#### WHAT YOU ARE ASKED TO DO
Extract each line bearing the word "frame".

#### SUPPLIED RECORDS

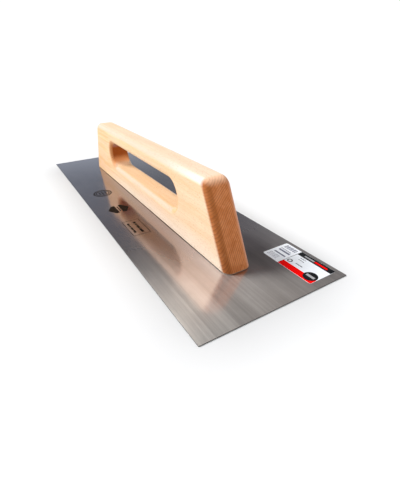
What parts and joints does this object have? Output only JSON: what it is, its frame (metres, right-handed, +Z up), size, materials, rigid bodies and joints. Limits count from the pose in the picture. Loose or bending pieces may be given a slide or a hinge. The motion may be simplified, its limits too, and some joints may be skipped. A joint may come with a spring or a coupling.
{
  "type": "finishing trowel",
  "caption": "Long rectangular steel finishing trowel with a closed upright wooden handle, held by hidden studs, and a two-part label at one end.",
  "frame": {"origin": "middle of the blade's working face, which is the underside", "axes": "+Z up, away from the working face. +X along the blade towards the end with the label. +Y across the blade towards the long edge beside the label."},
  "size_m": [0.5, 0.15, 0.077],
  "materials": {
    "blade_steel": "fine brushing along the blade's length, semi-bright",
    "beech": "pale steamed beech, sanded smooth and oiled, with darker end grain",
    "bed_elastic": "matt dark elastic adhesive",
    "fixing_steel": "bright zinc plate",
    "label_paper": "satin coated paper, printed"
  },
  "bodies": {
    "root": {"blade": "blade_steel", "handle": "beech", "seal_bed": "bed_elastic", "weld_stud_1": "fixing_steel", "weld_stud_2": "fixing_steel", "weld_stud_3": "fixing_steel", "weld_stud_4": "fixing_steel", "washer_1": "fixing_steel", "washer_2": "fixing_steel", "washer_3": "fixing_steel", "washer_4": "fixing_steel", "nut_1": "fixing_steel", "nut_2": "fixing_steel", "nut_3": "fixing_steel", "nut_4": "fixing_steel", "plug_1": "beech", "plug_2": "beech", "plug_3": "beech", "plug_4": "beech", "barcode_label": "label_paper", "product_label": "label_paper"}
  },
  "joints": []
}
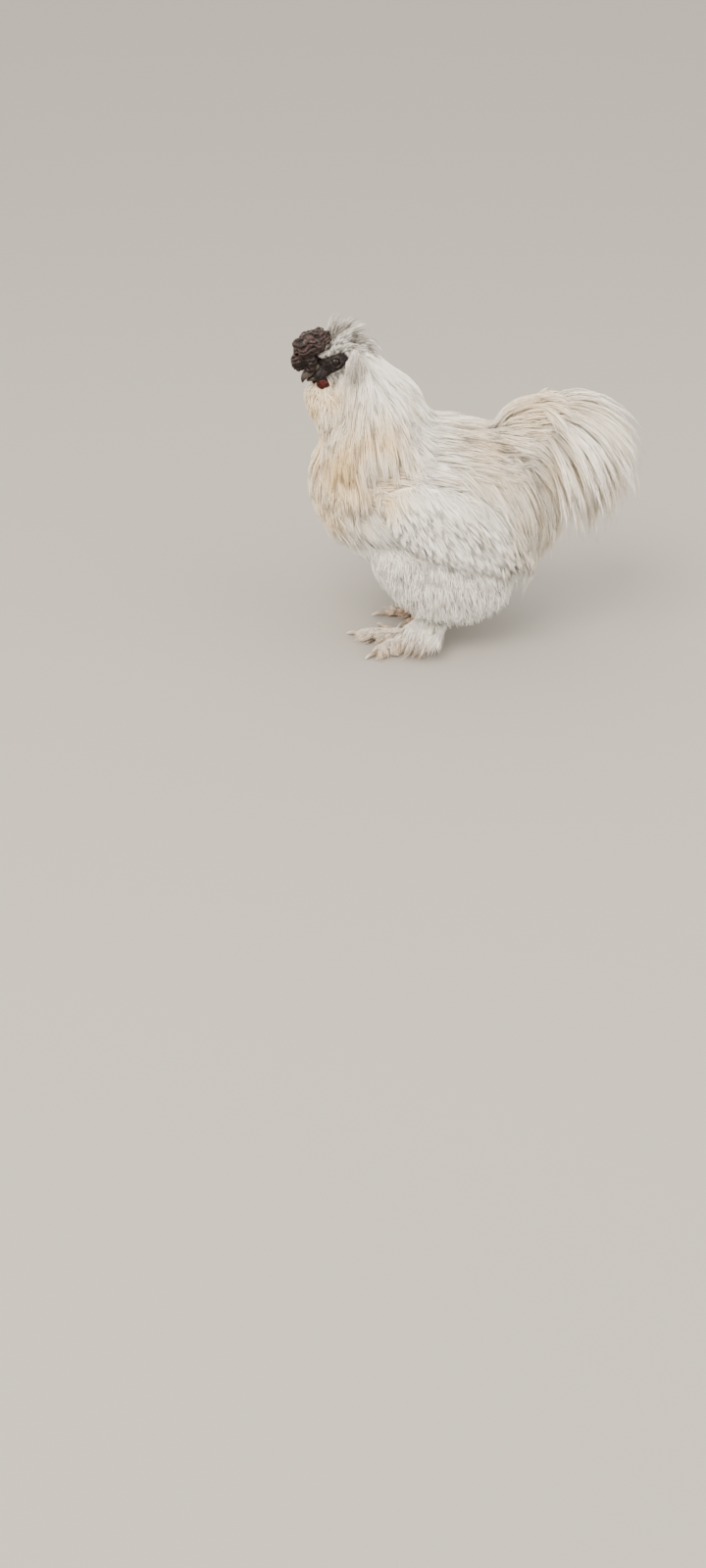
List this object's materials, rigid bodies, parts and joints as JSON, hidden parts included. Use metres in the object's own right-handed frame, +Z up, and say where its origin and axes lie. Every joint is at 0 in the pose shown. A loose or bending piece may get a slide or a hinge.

#### ANSWER BELOW
What parts and joints does this object have? Output only JSON: what it is, its frame (metres, right-handed, +Z up), size, materials, rigid bodies and joints. Limits count from the pose in the picture. Loose or bending pieces may be given a slide or a hinge. The motion may be simplified, its limits too, and some joints may be skipped. A joint may come with a spring or a coupling.
  "frame": {"origin": "middle of the blade's working face, which is the underside", "axes": "+Z up, away from the working face. +X along the blade towards the end with the label. +Y across the blade towards the long edge beside the label."},
List this object's materials, rigid bodies, parts and joints as JSON, hidden parts included. Use metres in the object's own right-handed frame, +Z up, and say where its origin and axes lie. Every joint is at 0 in the pose shown. A loose or bending piece may get a slide or a hinge.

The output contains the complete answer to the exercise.